SUPPLIED MATERIAL –
..............................
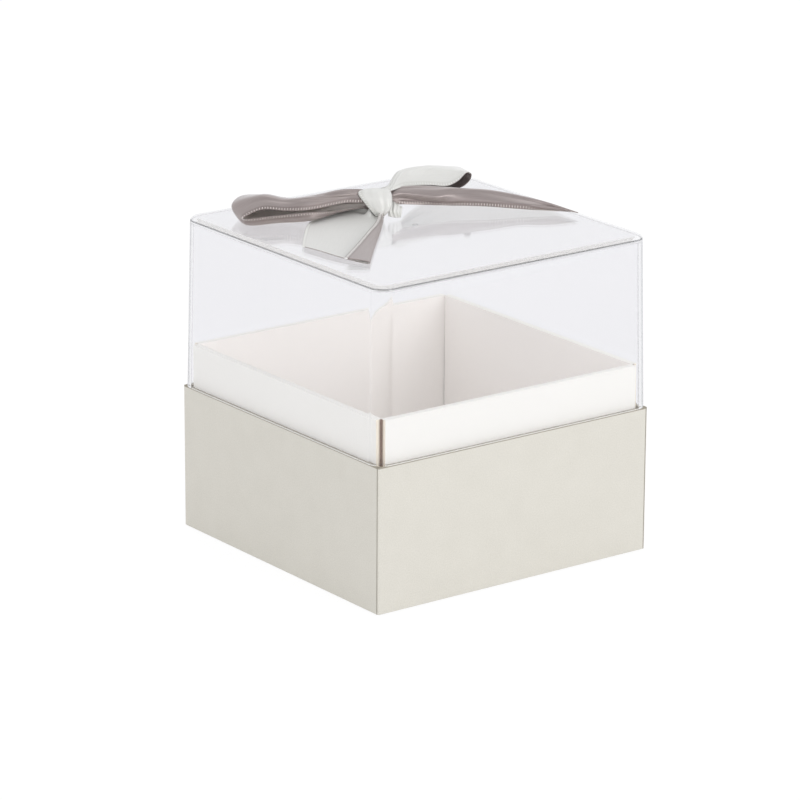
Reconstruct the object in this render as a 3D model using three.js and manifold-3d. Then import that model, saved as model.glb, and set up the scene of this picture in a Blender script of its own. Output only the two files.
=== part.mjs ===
// Flower box with a wrapped board base, a white board neck and a clear moulded lid with a ribbon bow.
// Millimetres, +Z up. The origin is the middle of the underside, and the front of the box faces -Y.

import * as THREE from 'three';
import { mergeVertices } from 'three/addons/utils/BufferGeometryUtils.js';
import Module from 'manifold-3d';

const wasm = await Module();
wasm.setup();

// Driving sizes of the base
const BASE_WIDTH = 120;
const BASE_HEIGHT = 54;
const BASE_CORNER = 0.8;
const GREYBOARD = 1.2;
const WRAP_PAPER = 0.25;
const LINING_PAPER = 0.3;
const STAY_PAPER = 0.2;
const STAY_LEG = 14;
const GLUE_LINE = 0.1;
const TURN_IN = 15;
const TURN_UNDER = 16;
const BOTTOM_SHEET_INSET = 3;
const LINING_CLEARANCE = 0.6;
const SEAM_FROM_CORNER = 0.6;
const SEAM_WIDTH = 0.3;
const SEAM_DEPTH = 0.12;

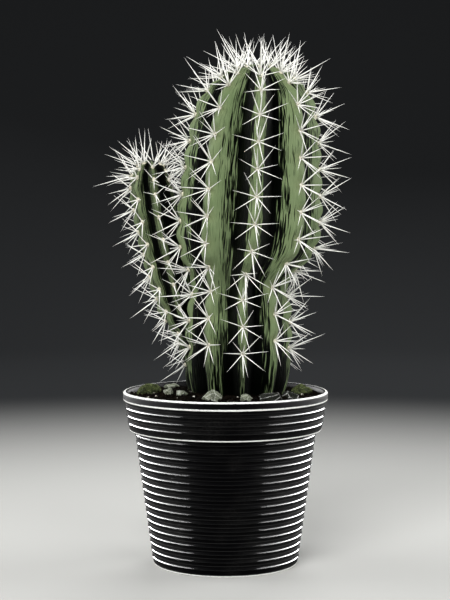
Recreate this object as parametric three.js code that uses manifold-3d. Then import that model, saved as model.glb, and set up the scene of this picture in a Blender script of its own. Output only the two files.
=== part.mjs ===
// Potted columnar cactus: a ribbed stem with a slimmer side stem at its foot, a row of spine clusters on
// every rib, roots and loose stones in potting soil, and a tapered pot with a banded rim and drain holes.
//
// Millimetres, +Z up. The origin is the centre of the pot's flat foot, on the surface it stands on.
// -Y is the front. A rib's angle is counted from the front, and grows towards +X.

import * as THREE from "three";
import { mergeVertices } from "three/addons/utils/BufferGeometryUtils.js";
import Module from "manifold-3d";

const wasm = await Module();
wasm.setup();

const DEG = Math.PI / 180;
const GAP = 0.3; // left between pieces that touch

// ---------------------------------------------------------------- driving dimensions

const POT = {
  height: 103.5,
  lipRadius: 61.3,
  lipHeight: 4.8,
  bandHeight: 23, // from the lip's top to the band's lower edge
  bandTopRadius: 60.7,
  bandFootRadius: 57.7,
  bodyTopRadius: 54.4,
  footRadius: 43.4,
  wall: 2.2,
  floor: 2.6,
  sides: 48,
};
const DRAIN = { count: 4, radius: 5, ringRadius: 26 };

const SOIL = { edgeDrop: 3.6, edgeRadius: 57.6, crownDrop: 1.3, crownRadius: 30 };

const MAIN_STEM = {
  ribs: 9,
  firstRib: 4 * DEG,
  grooveDepth: 0.28, // share of the crest radius
  rows: 34,
  // the crests' radius and height, from the buried foot to the crown
  outline: [
    [0, 86], [19, 89], [25, 100], [28.5, 112], [31, 136], [30.5, 155], [28.5, 168], [34.5, 178],
    [40, 187], [42.5, 198], [42, 223], [39.8, 247], [37.3, 265], [31, 281], [17, 294], [0, 299],
  ],
  // the centre line: height, x, y
  lean: [
    [86, 7.5, 0], [145, 8, 0], [168, 8.3, 0], [187, 12.2, 0], [199, 13.6, 0], [247, 16, 0], [299, 19.5, 0],
  ],
  // along each crest: the distance between areoles, the first full one's distance from the crown's centre,
  // the lowest one's height, and how far each rib's row is shifted down, as a share of the spacing
  areoles: {
    spacing: 15.8,
    first: 24,
    lowest: 122,
    phase: [0.86, 0.42, 0.78, 0.1, 0.6, 0.2, 0.5, 0.72, 0.56],
  },
};

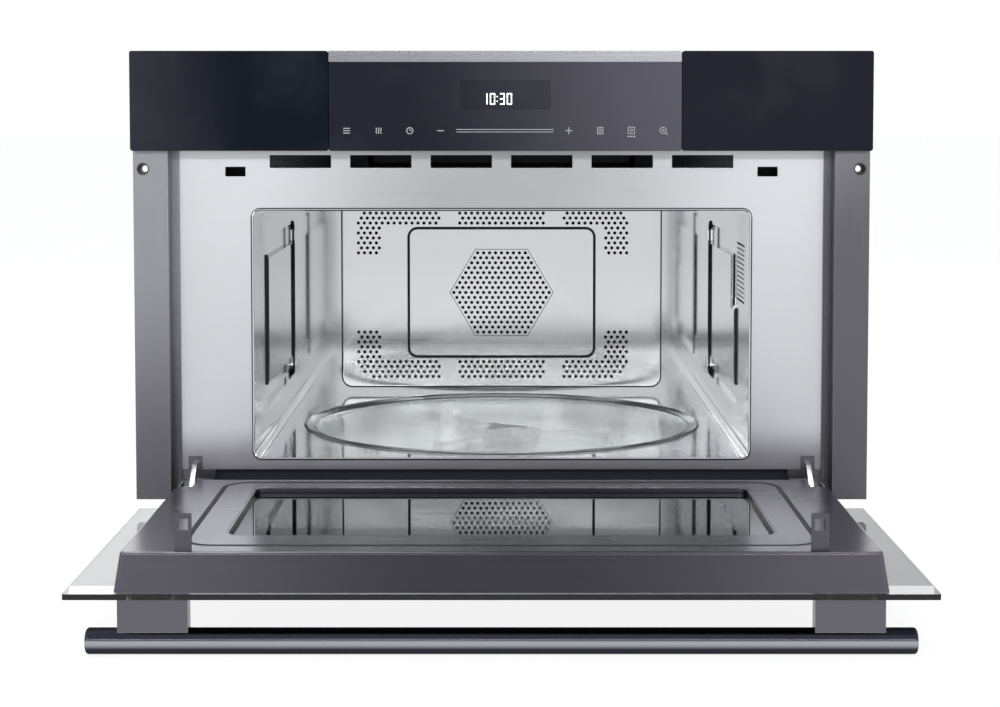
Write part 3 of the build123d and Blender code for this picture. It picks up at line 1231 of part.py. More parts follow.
def door_pan():
    """Steel inner side of the door: a tapered tray with a seal groove, window and hinge slots."""
    pan = pan_shell(0)
    rim = pan.faces().sort_by(Axis.Y)[-1].edges()
    pan = fillet(rim, PAN_EDGE)
    pan -= pan_shell(PAN_WALL)
    grow = BEZEL_WALL
    opening = window((-WINDOW_HALF - grow, WINDOW_HALF + grow),
                     (WINDOW_LOW - grow, WINDOW_HIGH + grow), WINDOW_CORNER + grow)
    pan -= front_sheet(opening, PAN_FACE_Y - PAN_WALL, PAN_WALL)
    pan -= front_sheet(seal_ring(SEAL_GROOVE_CLEARANCE), PAN_FACE_Y - SEAL_GROOVE_DEPTH,
                       SEAL_GROOVE_DEPTH)
    slot = CHEEK_OUTER + SLOT_CLEARANCE
    for side in (-1, 1):
        x = side * HINGE_X
        pan -= block((x - slot, x + slot), (GLASS_BACK_Y, PAN_FACE_Y),
                     (PAN_LOW, PLATE_BOTTOM + NOTCH_HEIGHT))
        x = side * LATCH_X
        z = LATCH_Z - HOOK_DROP
        pan -= block((x - HOOK_WIDTH / 2, x + HOOK_WIDTH / 2), (PAN_FACE_Y - PAN_WALL, PAN_FACE_Y),
                     (z - HOOK_THICKNESS / 2, z + HOOK_THICKNESS / 2))
    return pan


def seal_ring(grow):
    """Outline of the seal about the cavity's mouth, made wider by a clearance."""
    def ring(margin):
        half = CAVITY_HALF + margin
        return window((-half, half), (CAVITY_FLOOR - margin, CAVITY_CEILING + margin),
                      SEAL_CORNER + margin - SEAL_MARGIN)

    return ring(SEAL_MARGIN + SEAL_WIDTH + grow) - ring(SEAL_MARGIN - grow)


def door_seal():
    """Soft seal set in the groove of the pan."""
    return front_sheet(seal_ring(0), PAN_FACE_Y - SEAL_GROOVE_DEPTH, SEAL_THICKNESS)


def window_outline(grow):
    """Outline of the door's window, made larger all round."""
    return window((-WINDOW_HALF - grow, WINDOW_HALF + grow), (WINDOW_LOW - grow, WINDOW_HIGH + grow),
                  WINDOW_CORNER + grow)


def window_bezel():
    """Frame that lines the window and carries the inner glass behind the pan's face."""
    hole = window_outline(0)
    lining = front_sheet(window_outline(BEZEL_WALL) - hole, WINDOW_GLASS_Y, WINDOW_RECESS)
    flange = window_outline(GLASS_MARGIN + BEZEL_WALL + SCREEN_RIM) - hole
    return lining + front_sheet(flange, WINDOW_GLASS_Y, WINDOW_RECESS - PAN_WALL)


def door_glass_inner():
    """Inner pane of the door's window."""
    return front_sheet(window_outline(GLASS_MARGIN), WINDOW_GLASS_Y - INNER_GLASS, INNER_GLASS)


def door_screen():
    """Metal screen tray behind the inner pane, with its rim against the bezel."""
    outer = window_outline(GLASS_MARGIN + BEZEL_WALL + SCREEN_RIM)
    low = WINDOW_GLASS_Y - INNER_GLASS - SCREEN_GAP - SCREEN_THICKNESS
    tray = front_sheet(outer, low, WINDOW_GLASS_Y - low)
    return tray - front_sheet(window_outline(GLASS_MARGIN + BEZEL_WALL), low + SCREEN_THICKNESS,
                              WINDOW_GLASS_Y - low - SCREEN_THICKNESS)


def latch_hook():
    """Right latch hook: a flat tongue with a window near its tip, on a foot inside the pan."""
    z = LATCH_Z - HOOK_DROP
    low = z - HOOK_THICKNESS / 2
    tip = PAN_FACE_Y + HOOK_REACH
    hook = block((LATCH_X - HOOK_WIDTH / 2, LATCH_X + HOOK_WIDTH / 2), (PAN_FACE_Y - PAN_WALL, tip),
                 (low, low + HOOK_THICKNESS))
    hook -= block((LATCH_X - HOOK_WINDOW_WIDTH / 2, LATCH_X + HOOK_WINDOW_WIDTH / 2),
                  (tip - HOOK_WINDOW_INSET - HOOK_WINDOW_LENGTH, tip - HOOK_WINDOW_INSET),
                  (low, low + HOOK_THICKNESS))
    back = PAN_FACE_Y - PAN_WALL
    return hook + block((LATCH_X - HOOK_WIDTH, LATCH_X + HOOK_WIDTH), (back - HOOK_THICKNESS, back),
                        (z - HOOK_FOOT / 2, z + HOOK_FOOT / 4))


def hinge_channel():
    """Right hinge channel: two cheeks joined by a web on the glass."""
    half = CHEEK_DEPTH / 2
    outline = window((GLASS_BACK_Y, PIVOT_Y + half), (PIVOT_Z, PIVOT_Z + CHEEK_HEIGHT))
    outline += Pos(PIVOT_Y, PIVOT_Z) * Circle(ARM_BOSS_RADIUS + CHEEK_THICKNESS)
    outline -= Pos(PIVOT_Y, PIVOT_Z) * Circle(PIN_RADIUS)
    channel = side_sheet(outline, HINGE_X + CHEEK_INNER, CHEEK_THICKNESS)
    channel += side_sheet(outline, HINGE_X - CHEEK_OUTER, CHEEK_THICKNESS)
    return channel + block((HINGE_X - CHEEK_OUTER, HINGE_X + CHEEK_OUTER),
                           (GLASS_BACK_Y, GLASS_BACK_Y + CHEEK_THICKNESS),
                           (PIVOT_Z + WEB_RISE, PIVOT_Z + CHEEK_HEIGHT))


def hinge_pin():
    """Right hinge pin, fixed in the cheeks and free in the arm."""
    half = CHEEK_OUTER + PIN_PROUD
    return rod(PIN_RADIUS, (HINGE_X - half, PIVOT_Y, PIVOT_Z), (HINGE_X + half, PIVOT_Y, PIVOT_Z))


def handle_axis():
    """Place in Y and Z of the handle bar's axis."""
    return FACE_Y - HANDLE_STANDOFF, DOOR_TOP - HANDLE_DROP


def handle_bar():
    """Round bar with chamfered ends."""
    y, z = handle_axis()
    bar = rod(HANDLE_RADIUS, (-HANDLE_LENGTH / 2, y, z), (HANDLE_LENGTH / 2, y, z))
    ends = bar.edges().filter_by(GeomType.CIRCLE)
    return chamfer(ends, HANDLE_END_CHAMFER)


def handle_post():
    """Right post between the glass and the bar, hollowed where the bar sits."""
    y, z = handle_axis()
    x = (POST_X - POST_WIDTH / 2, POST_X + POST_WIDTH / 2)
    post = block(x, (y, FACE_Y), (z - POST_THICKNESS / 2, z + POST_THICKNESS / 2))
    post -= rod(HANDLE_RADIUS, (x[0], y, z), (x[1], y, z))
    for screw_x, screw_z in handle_screw_places():
        if screw_x > 0:
            post -= rod(POST_SCREW_RADIUS, (screw_x, FACE_Y - POST_SCREW_DEPTH, screw_z),
                        (screw_x, FACE_Y, screw_z))
    return post


def handle_screw_places():
    """Places in X and Z of the handle screws."""
    z = handle_axis()[1]
    return [(side * (POST_X + reach), z) for side in (-1, 1)
            for reach in (-POST_SCREW_PITCH / 2, POST_SCREW_PITCH / 2)]


def handle_screws():
    """Screws from inside the door through the glass into the posts."""
    screws = []
    for x, z in handle_screw_places():
        screw = rod(POST_SCREW_RADIUS, (x, FACE_Y - POST_SCREW_DEPTH, z), (x, GLASS_BACK_Y, z))
        head = GLASS_BACK_Y + POST_SCREW_HEAD_HEIGHT
        screws.append(screw + rod(POST_SCREW_HEAD, (x, GLASS_BACK_Y, z), (x, head, z)))
    return group(*screws)


# The pieces of the case and the moving parts inside it, then those of the door
IN_PLACE = {
    "front_plate": front_plate,
    "side_trims": lambda: pair(side_trim()),
    "base_pan": base_pan,
    "top_cover": top_cover,
    "side_panels": lambda: pair(side_panel()),
    "rear_panel": rear_panel,
    "cavity_floor": cavity_floor,
    "cavity_ceiling": cavity_ceiling,
    "cavity_wall_left": cavity_wall_left,
    "cavity_wall_right": cavity_wall_right,
    "cavity_back": cavity_back,
    "fan_baffle": fan_baffle,
    "port_cover": port_cover,
    "grill_element": grill_element,
    "grill_shield": grill_shield,
    "convection_housing": convection_housing,
    "ring_heater": ring_heater,
    "convection_motor": convection_motor,
    "convection_fan": convection_fan,
    "fascia_carrier": fascia_carrier,
    "fascia_centre": fascia_centre,
    "fascia_side_glass": fascia_side_glass,
    "fascia_strip": fascia_strip,
    "display_lens": display_lens,
    "control_board": control_board,
    "magnetron": magnetron,
    "waveguide": waveguide,
    "power_board": power_board,
    "inverter_transformer": inverter_transformer,
    "exhaust_duct": exhaust_duct,
    "blower_housing": blower_housing,
    "blower_motor": blower_motor,
    "blower_wheel": blower_wheel,
    "interlock_brackets": lambda: pair(interlock_bracket()),
    "interlock_switches": lambda: pair(interlock_switch()),
    "cavity_lamp": cavity_lamp,
    "insulation_pads": lambda: pair(insulation_pad()),
    "mains_gland": mains_gland,
    "hinge_arms": lambda: pair(hinge_arm()),
    "hinge_brackets": lambda: pair(hinge_bracket()),
    "turntable_motor": turntable_motor,
    "turntable_plate": turntable_plate,
    "turntable_coupler": turntable_coupler,
    "roller_support": roller_support,
    "roller_1": lambda: roller(0),
    "roller_2": lambda: roller(1),
    "roller_3": lambda: roller(2),
}
ON_THE_DOOR = {
    "door_glass_outer": door_glass_outer,
    "door_pan": door_pan,
    "window_bezel": window_bezel,
    "door_glass_inner": door_glass_inner,
    "door_screen": door_screen,
    "door_seal": door_seal,
    "latch_hooks": lambda: pair(latch_hook()),
    "hinge_channels": lambda: pair(hinge_channel()),
    "hinge_pins": lambda: pair(hinge_pin()),
    "handle_bar": handle_bar,
    "handle_posts": lambda: pair(handle_post()),
    "handle_screws": handle_screws,
}

os.makedirs("parts", exist_ok=True)
for name, make in IN_PLACE.items():
    export_step(make(), f"parts/{name}.step")
for name, make in ON_THE_DOOR.items():
    export_step(opened(make()), f"parts/{name}.step")
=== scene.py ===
import json
import logging
from collections import defaultdict
from collections.abc import Iterable, Sequence
from dataclasses import dataclass, field
from enum import Enum
from math import atan2, cos, pi, radians, sin

import bmesh
import bpy
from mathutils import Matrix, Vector


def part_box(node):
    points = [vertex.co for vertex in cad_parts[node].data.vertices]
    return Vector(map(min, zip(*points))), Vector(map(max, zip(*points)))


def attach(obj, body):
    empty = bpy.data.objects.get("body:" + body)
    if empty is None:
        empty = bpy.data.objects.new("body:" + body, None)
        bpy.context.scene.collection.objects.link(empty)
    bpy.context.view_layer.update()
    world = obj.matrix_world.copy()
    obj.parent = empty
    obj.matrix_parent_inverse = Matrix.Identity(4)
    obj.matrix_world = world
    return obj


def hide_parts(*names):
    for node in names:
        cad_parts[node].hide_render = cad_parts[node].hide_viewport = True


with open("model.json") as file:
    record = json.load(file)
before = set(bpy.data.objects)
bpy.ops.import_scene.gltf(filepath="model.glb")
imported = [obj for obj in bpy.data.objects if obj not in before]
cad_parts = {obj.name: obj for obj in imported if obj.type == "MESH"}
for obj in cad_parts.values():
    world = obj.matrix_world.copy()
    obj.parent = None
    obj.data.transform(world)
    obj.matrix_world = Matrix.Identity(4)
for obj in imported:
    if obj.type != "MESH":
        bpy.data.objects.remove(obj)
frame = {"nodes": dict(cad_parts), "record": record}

# Built-in combination microwave oven with its drop-down door open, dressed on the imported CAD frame.
# Sizes are in millimetres and are turned into metres as a mesh is made. X runs to the right, Y to the
# back and Z up, as in the frame.

MM = 0.001
LOG = logging.getLogger("oven")
FULL_TURN = 2 * pi
# Vertices nearer to each other than this, in metres, are joined.
COARSE_MERGE = 2e-6
# Angles between neighbouring faces in degrees: up to the first they share their shading, past the
# second their edge is rounded, and below the third they are joined to one face.
SMOOTH_ANGLE = 35.0
EDGE_ANGLE = 38.0
FLAT_ANGLE = 0.6

Point2 = tuple[float, float]
Point3 = tuple[float, float, float]
Colour = tuple[float, float, float]


class Plane(Enum):
    """Plane that an outline is drawn in, and the axis it is raised along."""

    FRONT = "across X and Z, raised along Y"
    TOP = "across X and Y, raised along Z"
    SIDE = "across Y and Z, raised along X"

    def place(self, point: Point2, height: float) -> Vector:
        """Puts an outline's point at a height along the raised axis.

        Args:
            point: the point in the plane, in millimetres.
            height: how far along the raised axis it lies, in millimetres.

        Returns:
            The place in metres.
        """
        first, second = point
        if self is Plane.FRONT:
            return Vector((first, height, second)) * MM
        if self is Plane.TOP:
            return Vector((first, second, height)) * MM
        return Vector((height, first, second)) * MM


class Grain(Enum):
    """Direction of the brush lines in a metal, as how closely they follow each other along each axis."""

    ALONG_X = (6.0, 1500.0, 1500.0)
    ALONG_Z = (1500.0, 1500.0, 6.0)
    ROLLED = (90.0, 90.0, 90.0)


def node_box(node: str) -> tuple[Vector, Vector]:
    """Gives a CAD node's lowest and highest corner in millimetres."""
    low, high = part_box(node)
    return Vector(low) / MM, Vector(high) / MM


def body_of_node(node: str) -> str:
    """Names the body that a CAD node rides on."""
    for body, nodes in frame["record"]["behaviour"]["bodies"].items():
        if node in nodes:
            return body
    raise KeyError(node)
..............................
TASK TO COMPLETE –
Look for lines containing the string "imported" and copy them all.

EXERCISE ANSWER –
imported = [obj for obj in bpy.data.objects if obj not in before]
cad_parts = {obj.name: obj for obj in imported if obj.type == "MESH"}
for obj in imported:
# Built-in combination microwave oven with its drop-down door open, dressed on the imported CAD frame.